EX-3.2 3 d235792dex32.htm CERTIFICATE OF AMENDMENT TO THE AMENDED AND RESTATED CERTIFICATE Certificate of Amendment to the Amended and Restated Certificate

Exhibit 3.2

CERTIFICATE OF AMENDMENT

TO

AMENDED AND RESTATED CERTIFICATE OF INCORPORATION

OF

HARBOR BIOSCIENCES, INC.,

a Delaware corporation

HARBOR BIOSCIENCES, INC., a Delaware corporation (the “Corporation”) organized and existing under and by virtue of the Delaware General Corporation Law, does hereby certify:

FIRST: That resolutions were duly adopted in accordance with Section 242 of the Delaware General Corporation Law (“DGCL”) setting forth the following amendment to the Amended and Restated Certificate of Incorporation of the Corporation (the “Certificate of Incorporation”), declaring said amendment to be advisable and directing said amendment to be submitted to the stockholders of the Corporation. The amendments are as follows:

RESOLVED, that Article IV of the Certificate of Incorporation is hereby amended to add a paragraph B immediately subsequent to the current paragraph A and the current paragraph B shall be relettered to be paragraph C and the current paragraph C shall be relettered to be paragraph D. The newly added paragraph B shall provide in its entirety the following:

“B. Upon the filing and effectiveness (the “Effective Time”) pursuant to the Delaware General Corporation Law of an amendment to this Amended and Restated Certificate of Incorporation adding this Paragraph B to Article IV, and without regard to any other provision contained herein, each 1,000 shares of Common Stock either issued and outstanding or held by the Corporation as treasury stock immediately prior to the Effective Time shall automatically and without any action on the part of the respective holders thereof or the Corporation, be reclassified and changed into one (1) fully-paid and nonassessable share of Common Stock without increasing or decreasing the amount of stated capital or paid-in surplus of the Corporation; provided, however, that no fractional shares shall be issued to any record holder of fewer than 1,000 shares of Common Stock immediately prior to the Effective Time, and the Corporation shall, in lieu of issuing fractional shares to such record stockholders, pay to each such record stockholder a cash payment, without interest, of $0.142 per share of Common Stock held by such record stockholder immediately prior to the Effective Time and such record stockholder shall no longer have any further rights as a stockholder of the Corporation.”

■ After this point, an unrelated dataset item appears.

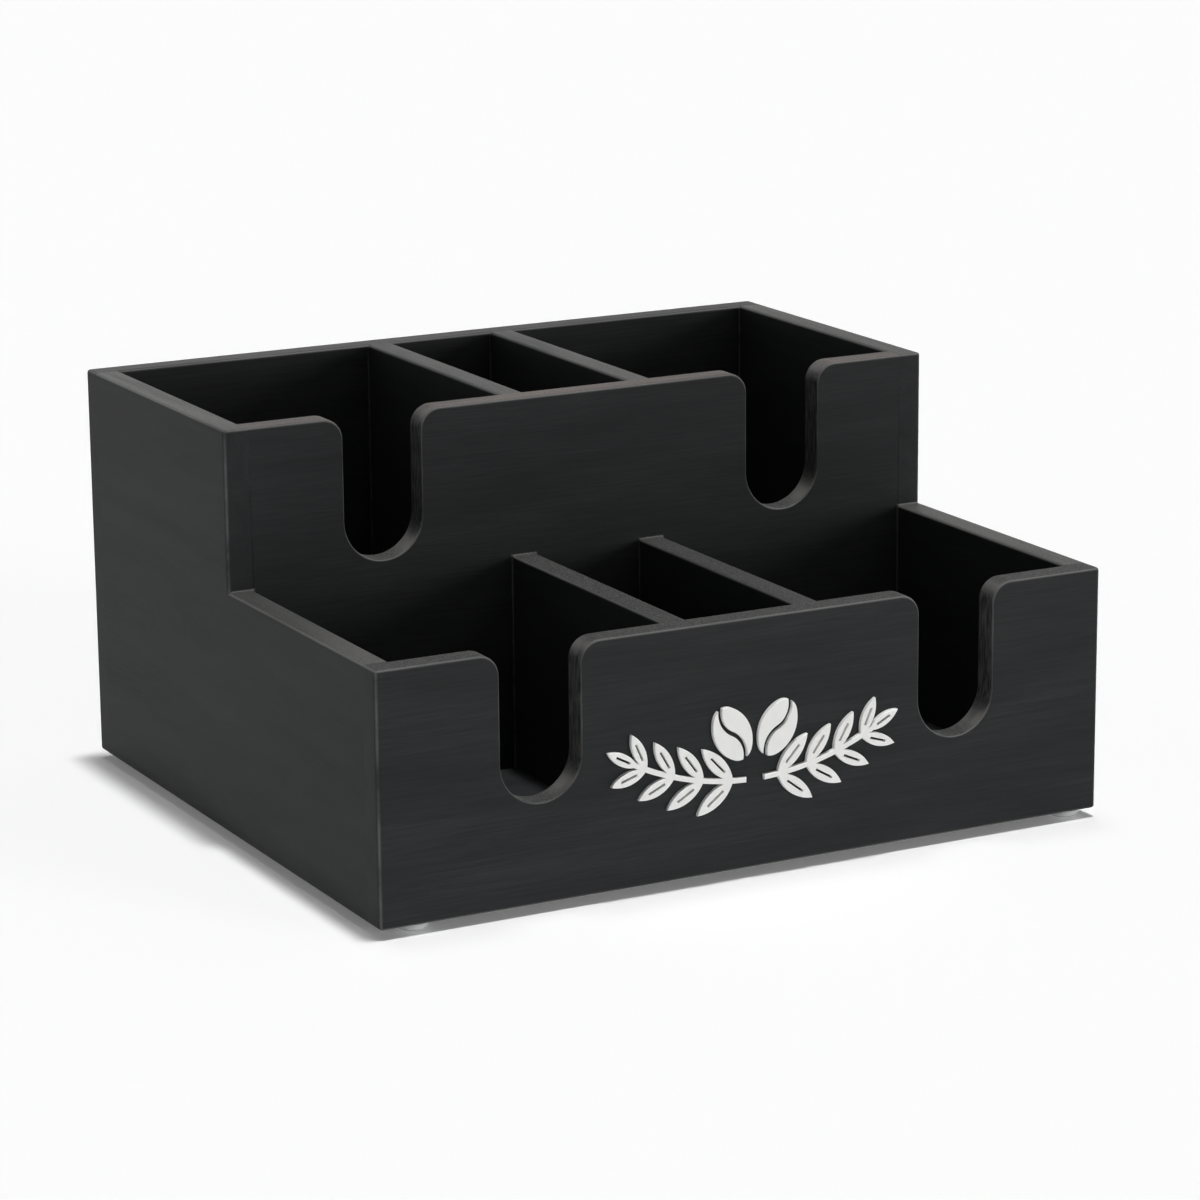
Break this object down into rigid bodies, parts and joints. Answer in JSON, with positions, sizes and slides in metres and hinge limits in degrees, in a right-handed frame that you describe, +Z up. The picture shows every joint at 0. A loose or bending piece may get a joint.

SECOND: That thereafter, pursuant to a resolution of the Board of Directors, the Annual Meeting of the Stockholders of the Corporation was duly called and held, upon notice in accordance with Section 222 of the Delaware General Corporation Law, at which meeting the necessary number of shares as required by statute were voted in favor of the foregoing amendment of the Certificate of Incorporation.

THIRD: That said amendment was duly adopted in accordance with the provisions of Section 242 of the Delaware General Corporation Law.

[Signature Page Follows]


IN WITNESS WHEREOF, Harbor BioSciences, Inc. has caused this Certificate of Amendment to the Amended and Restated Certificate of Incorporation of the Corporation to be signed by Robert Weber, its duly authorized Chief Financial Officer and Secretary, this 26th day of October, 2011.